The Fountainhead opens with the Coop-meister, not very convincing as an intellectual and even less convincing as a young, rebellious intellectual, getting kicked out of architecture school because of his iconoclasm. He soon lands a job with a maverick architect whose motto is: "The form of a building must follow its function." Then the old coot has a heart attack while gazing at New York's skyline and dies. After 18 months without a commission, Coop lands a job designing a super-modern bank building. But the bank officers insist that he mongrelize his project by inserting a Greek temple on the ground floor and some other frills. Cooper tells them to stick it in their ears.
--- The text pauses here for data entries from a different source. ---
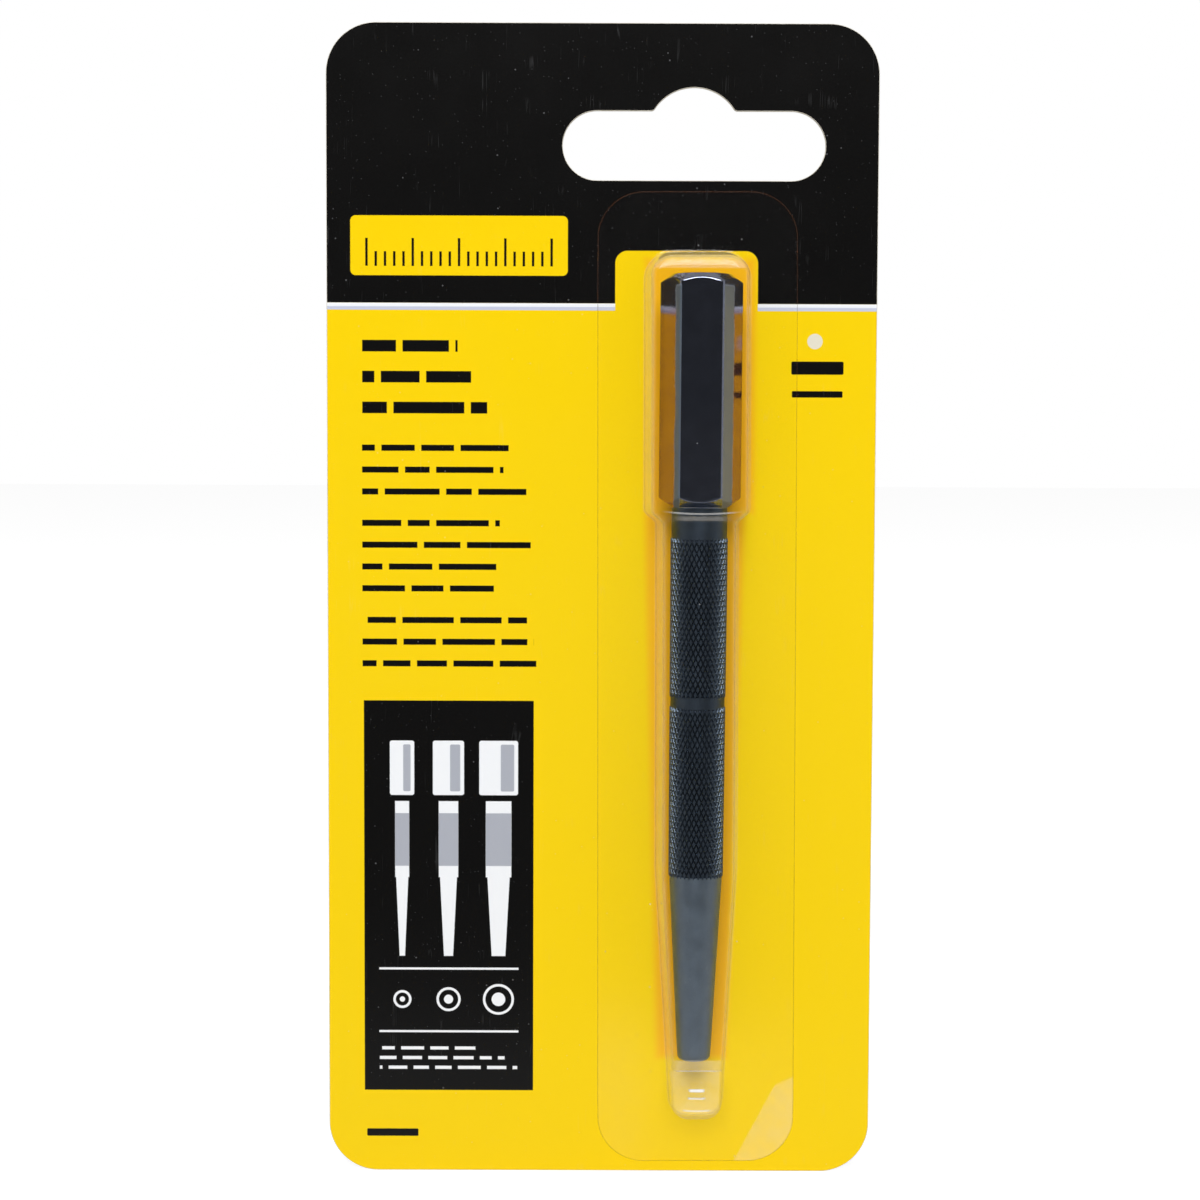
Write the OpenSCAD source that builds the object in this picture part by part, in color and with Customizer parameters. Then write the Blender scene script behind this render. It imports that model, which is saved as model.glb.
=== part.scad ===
// Nail set in its hanging pack: a printed board, a clear formed blister sealed to the
// board's face, and a one-piece steel tool that lies loose in the blister's pocket.
// Millimetres. +Z runs up the card and the front faces -Y. The origin is the highest
// point of the hang slot, on the back of the card, where a display hook carries it.

/* [Card] */
// Width of the card
card_w = 71.5; // [64:0.5:84]
// Height of the card
card_h = 150.5; // [145:0.5:175]
// Thickness of the board
card_t = 0.6; // [0.4:0.1:1.2]
// Radius of the card's corners
card_corner_r = 6.5; // [2:0.5:7.5]

/* [Hang slot] */
// Length of the slot over its round ends
slot_l = 34; // [28:0.5:38]
// Height of the slot below its straight top edge
slot_h = 8.9; // [6.5:0.1:10]
// Rise of the hump above the straight top edge
hump_rise = 3; // [2:0.1:4]
// Radius of the hump
hump_r = 6.1; // [5:0.1:7]
// Radius of the blends at the hump's feet
hump_foot_r = 0.6; // [0.2:0.1:1]
// Board left above the hump
slot_drop = 8.2; // [5:0.1:10]
// Distance from the card's centre line to the slot's
slot_aside = 11.85; // [0:0.05:13]

/* [Blister] */
// Thickness of the clear sheet
sheet_t = 0.3; // [0.2:0.05:0.4]
// Width of the sealed flange
flange_w = 26; // [22:0.5:32]
// Length of the sealed flange
flange_l = 127.6; // [124:0.1:136]
// Radius of the flange's corners
flange_corner_r = 6.1; // [3:0.1:7]
// Distance from the hump's top down to the flange
flange_drop = 13.3; // [12.2:0.1:15]
// Distance from the flange's centre line to the pocket's
pocket_aside = 0.5; // [-1:0.1:1]
// Angle by which the blister is sealed out of square
blister_lean = 0.2; // [-0.5:0.05:0.5]
// Draft angle of the pocket's long walls
side_draft = 4; // [2:0.5:6]
// Draft angle of the pocket's end walls
end_draft = 6.5; // [4:0.5:9]
// Fillet between the flange and the walls
base_fillet = 0.4; // [0.2:0.05:0.7]
// Radius between the walls and the front of the pocket
front_edge_r = 1; // [0.7:0.1:1.3]
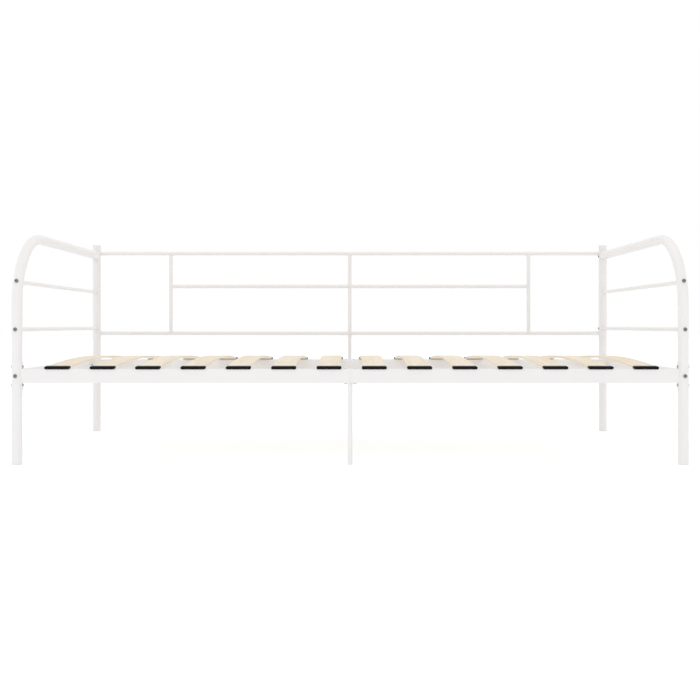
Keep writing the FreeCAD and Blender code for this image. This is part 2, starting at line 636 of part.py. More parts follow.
# ---- Back panel of welded rods. ----

ROD_COPE = "Dims.rod_diameter / 2 + Dims.cope_gap"


def panel_rod(label, start, finish, height, start_cope, finish_cope):
    """Level rod between two X positions; each end is coped to the standing piece it meets."""
    body = round_tube(label, f"({finish}) - ({start})")
    for name, radius, end in (("start", start_cope, "0"), ("finish", finish_cope, f"({finish}) - ({start})")):
        bore(body, f"{label}_{name}_cope", "+X", radius, "3 * Dims.rod_diameter",
             x="-1.5 * Dims.rod_diameter", z=end)
    place(body, TOWARDS["+X"], start, "Dims.half_depth", height)
    return body


def panel_upright(label, x, bottom, is_coped):
    """Standing rod whose top is coped to the top rod, and its foot to the low rod if it meets it."""
    length = f"(Dims.panel_top_height - {bottom})"
    body = round_tube(label, length)
    levels = [("top", length)]
    if is_coped:
        levels.append(("foot", "0"))
    for name, level in levels:
        bore(body, f"{label}_{name}_cope", "+X", ROD_COPE, "3 * Dims.rod_diameter",
             x="-1.5 * Dims.rod_diameter", z=level)
    place(body, Rotation(), x, "Dims.half_depth", bottom)


POST_X = "Dims.half_length"
UPRIGHT_X = "Dims.panel_upright_offset"
top_rod = panel_rod("panel_top_rod", "-" + POST_X, POST_X, "Dims.panel_top_height", COPE, COPE)
for relief_side, relief_z in (("left", "0"), ("right", f"2 * {POST_X}")):
    bore(top_rod, f"panel_top_rod_{relief_side}_relief", "+Y", COPE, "2 * Dims.tube_diameter",
         x="Dims.panel_top_height - Dims.arm_height", y="-2 * Dims.tube_diameter", z=relief_z)
panel_rod("panel_left_low_rod", "-" + POST_X, "0", "Dims.panel_low_height", COPE, ROD_COPE)
panel_rod("panel_right_low_rod", "0", POST_X, "Dims.panel_low_height", ROD_COPE, COPE)
panel_rod("panel_left_middle_rod", "-" + UPRIGHT_X, "0", "Dims.panel_middle_height", ROD_COPE, ROD_COPE)
panel_rod("panel_right_middle_rod", "0", UPRIGHT_X, "Dims.panel_middle_height", ROD_COPE, ROD_COPE)
panel_upright("panel_left_upright", "-" + UPRIGHT_X, "Dims.panel_low_height", True)
panel_upright("panel_right_upright", UPRIGHT_X, "Dims.panel_low_height", True)
panel_upright("panel_centre_upright", "0", "Dims.flange_height", False)


# ---- Slats and their caps. ----

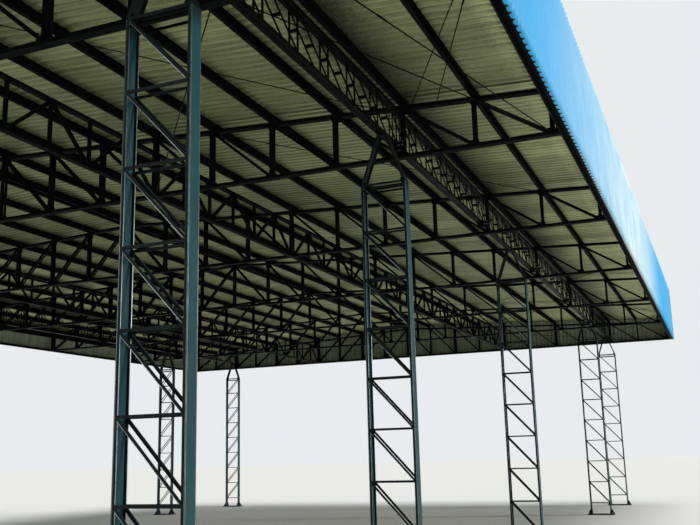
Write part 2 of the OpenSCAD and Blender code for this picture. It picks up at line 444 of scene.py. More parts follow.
def angle_profile(leg: float, other: float, t: float) -> np.ndarray:
    """Section of an angle with its heel at (0, 0), anticlockwise.

    Args:
        leg: Length of the leg along u.
        other: Length of the leg along v.
        t: Thickness.

    Returns:
        Six corners as (u, v).
    """
    return np.array([[0, 0], [leg, 0], [leg, t], [t, t], [t, other], [0, other]])


def hexagon(width: float, points: int = 12) -> np.ndarray:
    """A hexagon of a given width over its flats, with a point halfway along each flat.

    The radius at an angle is the apothem over the cosine of the angle to the nearest flat's middle.

    Args:
        width: Width over the flats.
        points: Number of points.

    Returns:
        The points as (u, v), anticlockwise.
    """
    angle = np.arange(points) * 2 * math.pi / points
    off = (angle + math.pi / 6) % (math.pi / 3) - math.pi / 6
    radius = width / 2 / np.cos(off)
    return np.stack([radius * np.cos(angle), radius * np.sin(angle)], axis=1)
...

Alas, it is Coop's ear into which the proverbial "it" is stuck. Turned away everywhere, blacklisted and shunned, he is forced to seek work operating a pneumatic drill in a stone quarry. While blasting away, Coop's muscular forearms draw the attention of his female employer (Patricia Neal), who happens to be the Number Two architecture critic for a newspaper called the New York Banner, which is obviously supposed to be the New York Daily News. The woman, who never goes anywhere without a riding crop, keeps having flashbacks about those bronzed forearms, though what she's really angling for is a fast rip with that jackhammer.

Neal's wooing technique is direct, if a mite unorthodox. Attired in a man's shirt, a tie, tight jodhpurs and a riding crop, she visits Coop at the stone quarry and gets into an argument about his perceived insolence. But she soon gets over that and invites him up to the house to repair her fireplace. Coop inspects the premises, then delivers a lengthy discourse on the aesthetic qualities of various types of marble, ultimately explaining why the fireplace makes him puke. Eventually, he gets a bit fresh and she whacks him one across the face with the riding crop.

Incidentally, Neal's character is named Dominique.